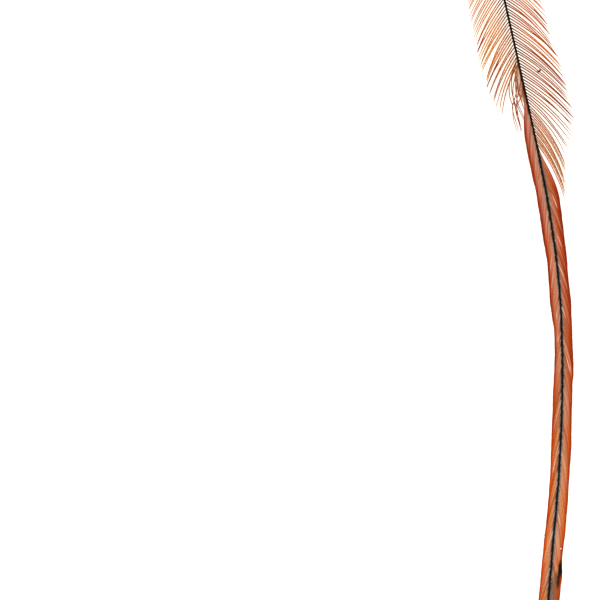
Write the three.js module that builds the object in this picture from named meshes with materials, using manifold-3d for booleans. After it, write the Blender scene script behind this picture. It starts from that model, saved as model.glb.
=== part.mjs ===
// A dry fly hackle feather: one long, slender saddle feather of a rooster, lying on its underside.
// The quill's cut base points along +Y and the feather's tip along -Y, with +Z up from the surface.
// Lengths are in millimetres. A station is a distance along the stem, from the quill's base.
// A profile is a list of [station, value] pairs, with straight lines between them.

import * as THREE from "three";
import { mergeVertices } from "three/addons/utils/BufferGeometryUtils.js";
import Module from "manifold-3d";

// Route of the stem seen from above, as [x, y], from the quill's base to just past the stem's end
const STEM_ROUTE = [
  [-7.6, 75.8],
  [-5.15, 64.6],
  [-2.6, 53.4],
  [-0.4, 43.6],
  [1.8, 33.8],
  [4.0, 24.0],
  [5.9, 14.2],
  [7.35, 3.0],
  [7.75, -9.6],
  [7.3, -22.2],
  [6.25, -34.8],
  [5.35, -46.0],
  [4.3, -57.2],
  [3.3, -67.0],
  [2.5, -74.4],
];

// Stem: eight-sided, with one flat side down
const STEM_LENGTH = 149.5;
const STEM_SIDES = 8;
const STEM_STEPS = 60;
const STEM_RADIUS = [
  [0, 0.4],
  [1.5, 0.5],
  [10, 0.46],
  [18, 0.29],
  [33, 0.19],
  [60, 0.16],
  [118, 0.12],
  [149.5, 0.06],
];
// Height of the stem's underside above the surface: the quill lies flat, the open vane is arched
const STEM_LIFT = [
  [0, 0],
  [11, 0],
  [24, 0.9],
  [42, 1.1],
  [58, 0.35],
  [112, 0.3],
  [140, 0.1],
  [153, 0.04],
];

// Closed vane: the barbs of both sides folded against the stem into one narrow ribbon
const RIBBON_START = 42;
const RIBBON_END = 152.4;
const RIBBON_ROWS = 62;
const RIBBON_COLUMNS = 8;
const RIBBON_LEFT_WIDTH = [
  [42, 0.1],
  [44, 0.3],
  [47.4, 0.55],
  [50.2, 1.15],
  [54, 1.5],
  [60, 1.38],
  [67, 1.42],
  [70, 1.3],
  [75.5, 1.42],
  [80, 1.04],
  [85, 1.08],
  [92, 1.3],
  [101, 1.15],
  [116, 1.38],
  [132, 1.1],
  [145, 0.65],
  [152.4, 0.14],
];
const RIBBON_RIGHT_WIDTH = [
  [42, 0.1],
  [52.6, 0.12],
  [54.5, 0.52],
  [57.4, 1.35],
  [61.5, 1.72],
  [67, 1.52],
  [73, 1.4],
  [80, 1.47],
  [85, 1.6],
  [91.5, 1.4],
  [98, 1.55],
  [110, 1.6],
  [120, 1.55],
  [134, 1.22],
  [146, 0.7],
  [152.4, 0.14],
];
const RIBBON_THICKNESS_MIDDLE = 0.3;
const RIBBON_THICKNESS_EDGE = 0.16;
// How far the ribbon's edges hang below its middle, and how the fall grows towards them
const RIBBON_DROOP = 0.32;
const RIBBON_DROOP_CURVE = 1.5;
// Shallow ridges where bundles of barbs lie side by side, slanting out towards the tip
const RIDGE_HEIGHT = 0.05;
const RIDGE_SPACING = 5.4;
const RIDGE_SLANT = 2.6;
// Bundle tips that stand a little out of the ribbon's edges
const EDGE_STEP = 0.07;
const EDGE_STEP_SPACING = 3.6;

// Locks: bundles of open barbs that stand away from the stem
const LOCK_STEPS = 6;
const LOCK_WIDTHS = [0.2, 0.74, 0.8, 0.74, 0.6, 0.4, 0.14];
const LOCK_THICKNESS_ROOT = 0.2;
const LOCK_THICKNESS_TIP = 0.16;
const LOCK_TIP_GAP = 0.01;

// Each side of the open vane: where its locks start and stop, and how they lean away from the stem
const RIGHT_VANE = {
  side: 1,
  start: 11.6,
  end: 53.6,
  spacing: 1.5,
  curl: 0.85,
  droop: 1.3,
  length: [
    [11, 5.8],
    [15, 6.4],
    [22, 7.1],
    [26.8, 7.7],
    [28.8, 8.3],
    [33.7, 9.2],
    [37, 9.8],
    [44, 9.7],
    [47.5, 8.7],
    [49, 9.4],
    [54, 8.7],
  ],
  rootAngle: [
    [11, 72],
    [17, 56],
    [33, 49],
    [44, 48],
    [46.5, 44],
    [48.5, 35],
    [54, 28],
  ],
  tipAngle: [
    [11, 56],
    [17, 36],
    [33, 25],
    [44, 30],
    [46.5, 25],
    [48.5, 7],
    [54, 4],
  ],
  widthShare: 1,
};
const LEFT_VANE = {
  side: -1,
  start: 12.3,
  end: 44.6,
  spacing: 1.5,
  curl: 1.2,
  droop: 1.3,
  length: [
    [11, 5.8],
    [15, 6.3],
    [22, 7.1],
    [27, 7.5],
    [33, 7.9],
    [41, 7.7],
    [44, 7.3],
  ],
  rootAngle: [
    [11, 72],
    [17, 56],
    [33, 49],
    [40, 47],
    [42, 42],
    [44.6, 24],
  ],
  tipAngle: [
    [11, 60],
    [17, 41],
    [33, 33],
    [40, 30],
    [42, 18],
    [44.6, 6],
  ],
  widthShare: 1,
};
// A few bundles that reach past the end of the stem
const TIP_LOCK_STATIONS = [143.2, 145.1, 147.0, 148.6];
const TIP_LOCK_LENGTH = 5.2;
const TIP_LOCK_ROOT_ANGLE = 11;
const TIP_LOCK_TIP_ANGLE = 3;
const TIP_LOCK_WIDTH_SHARE = 0.5;

const FEATHER_COLOR = 0xb86a42;
const FEATHER_ROUGHNESS = 0.62;

const MERGE_DISTANCE = 1e-4;
const UP = new THREE.Vector3(0, 0, 1);
const FLAT_SIDE_SHARE = Math.cos(Math.PI / STEM_SIDES);

const stemCurve = new THREE.CatmullRomCurve3(STEM_ROUTE.map(([x, y]) => new THREE.Vector3(x, y, 0)));
const routeLength = stemCurve.getLength();

const wasm = await Module();
wasm.setup();

function valueAt(profile, station) {
  const next = profile.findIndex(([place]) => place > station);
  if (next < 0) return profile[profile.length - 1][1];
  if (next === 0) return profile[0][1];
  const [startPlace, startValue] = profile[next - 1];
  const [endPlace, endValue] = profile[next];
  return THREE.MathUtils.mapLinear(station, startPlace, endPlace, startValue, endValue);
}

// The level direction to the right of a level direction, seen from above with the tip downwards
function rightOf(direction) {
  return new THREE.Vector3(-direction.y, direction.x, 0);
}

// Centre of the stem at a station, with the level directions along it to the tip and across it
function stemFrame(station) {
  const share = THREE.MathUtils.clamp(station / routeLength, 0, 1);
  const centre = stemCurve.getPointAt(share);
  centre.z = valueAt(STEM_LIFT, station) + valueAt(STEM_RADIUS, station) * FLAT_SIDE_SHARE;
  const along = stemCurve.getTangentAt(share);
  return { centre, along, across: rightOf(along) };
}

// Moves every corner of a geometry to where place(corner) puts it
function shape(geometry, place) {
  const corners = geometry.getAttribute("position");
  const corner = new THREE.Vector3();
  for (let i = 0; i < corners.count; i += 1) {
    corner.fromBufferAttribute(corners, i);
    const placed = place(corner);
    corners.setXYZ(i, placed.x, placed.y, placed.z);
  }
  return geometry;
}

function solidOf(geometry) {
  geometry.deleteAttribute("normal");
  geometry.deleteAttribute("uv");
  const merged = mergeVertices(geometry, MERGE_DISTANCE);
  const mesh = new wasm.Mesh({
    numProp: 3,
    vertProperties: new Float32Array(merged.getAttribute("position").array),
    triVerts: new Uint32Array(merged.index.array),
  });
  return new wasm.Manifold(mesh);
}

function makeStem() {
  const turn = Math.PI / STEM_SIDES;
  const round = new THREE.CylinderGeometry(1, 1, 1, STEM_SIDES, STEM_STEPS, false, turn);
  return shape(round, (corner) => {
    const station = (0.5 - corner.y) * STEM_LENGTH;
    const radius = valueAt(STEM_RADIUS, station);
    const { centre, across } = stemFrame(station);
    return centre.addScaledVector(across, corner.x * radius).addScaledVector(UP, corner.z * radius);
  });
}

function makeRibbon() {
  const sheet = new THREE.BoxGeometry(2, 1, 1, RIBBON_COLUMNS, RIBBON_ROWS, 1);
  return shape(sheet, (corner) => {
    const station = THREE.MathUtils.lerp(RIBBON_START, RIBBON_END, 0.5 - corner.y);
    const outward = Math.abs(corner.x);
    const widths = corner.x < 0 ? RIBBON_LEFT_WIDTH : RIBBON_RIGHT_WIDTH;
    const bundle = (station / EDGE_STEP_SPACING + (corner.x < 0 ? 0.5 : 0)) % 1;
    const width = valueAt(widths, station);
    const fullness = Math.min(width, 1);
    const reach = width + EDGE_STEP * bundle * outward * fullness;
    const thickness = THREE.MathUtils.lerp(RIBBON_THICKNESS_MIDDLE, RIBBON_THICKNESS_EDGE, outward);
    const ridgePhase = (2 * Math.PI * (station - RIDGE_SLANT * reach * outward)) / RIDGE_SPACING;
    const ridge = RIDGE_HEIGHT * fullness * Math.sin(ridgePhase) * Math.sin(Math.PI * outward);
    const { centre, across } = stemFrame(station);
    centre.z = Math.max(centre.z - RIBBON_DROOP * outward ** RIBBON_DROOP_CURVE, thickness / 2);
    centre.z += corner.z * thickness + (corner.z > 0 ? ridge : 0);
    return centre.addScaledVector(across, Math.sign(corner.x) * outward * reach);
  });
}

// Points down the middle of one lock, with its heading at each
function lockPath(vane, station) {
  const { centre, along, across } = stemFrame(station);
  const stepLength = valueAt(vane.length, station) / LOCK_STEPS;
  const rootAngle = valueAt(vane.rootAngle, station);
  const tipAngle = valueAt(vane.tipAngle, station);
  const headingAt = (share) => {
    const angle = THREE.MathUtils.degToRad(THREE.MathUtils.lerp(rootAngle, tipAngle, share ** vane.curl));
    const heading = along.clone().multiplyScalar(Math.cos(angle));
    return heading.addScaledVector(across, vane.side * Math.sin(angle));
  };
  const tipHeight = LOCK_THICKNESS_TIP / 2 + LOCK_TIP_GAP;
  const path = [{ point: centre.clone(), heading: headingAt(0) }];
  for (let step = 1; step <= LOCK_STEPS; step += 1) {
    const share = step / LOCK_STEPS;
    const middle = (step - 0.5) / LOCK_STEPS;
    const point = path[step - 1].point.clone().addScaledVector(headingAt(middle), stepLength);
    point.z = THREE.MathUtils.lerp(centre.z, tipHeight, share ** vane.droop);
    path.push({ point, heading: headingAt(share) });
  }
  return path;
}

function makeLock(vane, station) {
  const path = lockPath(vane, station);
  const blade = new THREE.BoxGeometry(1, 1, 1, 1, LOCK_STEPS, 1);
  return shape(blade, (corner) => {
    const step = Math.round((0.5 - corner.y) * LOCK_STEPS);
    const { point, heading } = path[step];
    const width = LOCK_WIDTHS[step] * vane.widthShare;
    const thickness = THREE.MathUtils.lerp(LOCK_THICKNESS_ROOT, LOCK_THICKNESS_TIP, step / LOCK_STEPS);
    const placed = point.clone().addScaledVector(rightOf(heading), corner.x * width);
    return placed.addScaledVector(UP, corner.z * thickness);
  });
}

function makeVaneLocks(vane) {
  const count = Math.floor((vane.end - vane.start) / vane.spacing) + 1;
  const stations = Array.from({ length: count }, (_, index) => vane.start + index * vane.spacing);
  return stations.map((station) => makeLock(vane, station));
}

function makeTipLocks() {
  return TIP_LOCK_STATIONS.map((station, index) => {
    const bundle = {
      side: index % 2 === 0 ? 1 : -1,
      curl: 1,
      droop: 1,
      length: [[0, TIP_LOCK_LENGTH]],
      rootAngle: [[0, TIP_LOCK_ROOT_ANGLE]],
      tipAngle: [[0, TIP_LOCK_TIP_ANGLE]],
      widthShare: TIP_LOCK_WIDTH_SHARE,
    };
    return makeLock(bundle, station);
  });
}

function makeFeather() {
  const shapes = [
    makeStem(),
    makeRibbon(),
    ...makeVaneLocks(LEFT_VANE),
    ...makeVaneLocks(RIGHT_VANE),
    ...makeTipLocks(),
  ];
  const whole = shapes.map(solidOf).reduce((joined, next) => joined.add(next));
  const { vertProperties, triVerts } = whole.getMesh();
  const geometry = new THREE.BufferGeometry();
  geometry.setAttribute("position", new THREE.BufferAttribute(vertProperties, 3));
  geometry.setIndex(new THREE.BufferAttribute(triVerts, 1));
  geometry.computeVertexNormals();
  const barbs = new THREE.MeshStandardMaterial({
    color: FEATHER_COLOR,
    roughness: FEATHER_ROUGHNESS,
    metalness: 0,
  });
  const mesh = new THREE.Mesh(geometry, barbs);
  mesh.name = "feather";
  return mesh;
}

const hackle = new THREE.Group();
hackle.add(makeFeather());

export default hackle;
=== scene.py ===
import math

import bmesh
import bpy
import numpy as np
from mathutils import Matrix, Vector


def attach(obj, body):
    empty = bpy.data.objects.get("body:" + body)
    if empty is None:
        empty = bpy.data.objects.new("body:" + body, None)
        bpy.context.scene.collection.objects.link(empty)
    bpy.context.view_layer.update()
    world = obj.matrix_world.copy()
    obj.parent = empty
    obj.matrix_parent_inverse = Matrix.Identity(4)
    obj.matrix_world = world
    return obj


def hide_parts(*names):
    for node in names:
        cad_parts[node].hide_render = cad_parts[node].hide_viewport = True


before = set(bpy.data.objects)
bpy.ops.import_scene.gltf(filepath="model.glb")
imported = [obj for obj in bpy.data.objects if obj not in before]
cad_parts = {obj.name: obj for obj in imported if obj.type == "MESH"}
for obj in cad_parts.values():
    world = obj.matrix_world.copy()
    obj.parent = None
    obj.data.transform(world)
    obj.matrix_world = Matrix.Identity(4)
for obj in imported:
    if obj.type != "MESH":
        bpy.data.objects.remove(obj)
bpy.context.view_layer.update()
scene = bpy.context.scene

# A dry fly hackle feather, lying on its underside on a pale table and seen from straight above.
# Lengths are in millimetres until a mesh is made. A station is a distance along the stem from the
# quill's base. A profile is a list of (place, value) pairs; its places are stations, or shares of a
# barb's length from root to tip. A stretch is given as (start, length).

MM = 0.001

# Photograph: its scale, its size, and the place on the part that lies under its middle
MM_PER_PIXEL = 0.14
PHOTO_PIXELS = 600
PHOTO_MIDDLE = (-28.95, 1.59)

# Stem: the route that the solid follows, from the quill's base to the stem's fine end
STEM_ROUTE = (
    (-7.6, 75.8), (-5.15, 64.6), (-2.6, 53.4), (-0.4, 43.6), (1.8, 33.8), (4, 24),
    (5.9, 14.2), (7.35, 3), (7.75, -9.6), (7.3, -22.2), (6.25, -34.8), (5.35, -46),
    (4.3, -57.2), (3.3, -67), (2.5, -74.4),
)
ROUTE_STEPS = 40
STEM_LENGTH = 149.5
STEM_RADIUS = (
    (0, 0.4), (1.5, 0.5), (10, 0.46), (18, 0.28), (33, 0.165), (60, 0.142), (118, 0.115), (149.5, 0.05),
)
STEM_END_RADIUS = 0.03
# How high the stem's flat underside is above the table
STEM_LIFT = ((0, 0), (11, 0), (24, 0.9), (42, 1.1), (58, 0.35), (112, 0.3), (140, 0.1), (153, 0.04))
# How far above that underside the stem's middle is, as a share of its radius
FLAT_SIDE_SHARE = math.cos(math.pi / 8)
STEM_SIDES = 16
STEM_STEP = 1.0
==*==
__Set task__
Exactly the lines from the line containing "return mesh;" to the line containing "bpy.data.objects.remove(obj)", both included, are to be set down; no other line belongs in the answer.

__Result__
  return mesh;
}

const hackle = new THREE.Group();
hackle.add(makeFeather());

export default hackle;
=== scene.py ===
import math

import bmesh
import bpy
import numpy as np
from mathutils import Matrix, Vector


def attach(obj, body):
    empty = bpy.data.objects.get("body:" + body)
    if empty is None:
        empty = bpy.data.objects.new("body:" + body, None)
        bpy.context.scene.collection.objects.link(empty)
    bpy.context.view_layer.update()
    world = obj.matrix_world.copy()
    obj.parent = empty
    obj.matrix_parent_inverse = Matrix.Identity(4)
    obj.matrix_world = world
    return obj


def hide_parts(*names):
    for node in names:
        cad_parts[node].hide_render = cad_parts[node].hide_viewport = True


before = set(bpy.data.objects)
bpy.ops.import_scene.gltf(filepath="model.glb")
imported = [obj for obj in bpy.data.objects if obj not in before]
cad_parts = {obj.name: obj for obj in imported if obj.type == "MESH"}
for obj in cad_parts.values():
    world = obj.matrix_world.copy()
    obj.parent = None
    obj.data.transform(world)
    obj.matrix_world = Matrix.Identity(4)
for obj in imported:
    if obj.type != "MESH":
        bpy.data.objects.remove(obj)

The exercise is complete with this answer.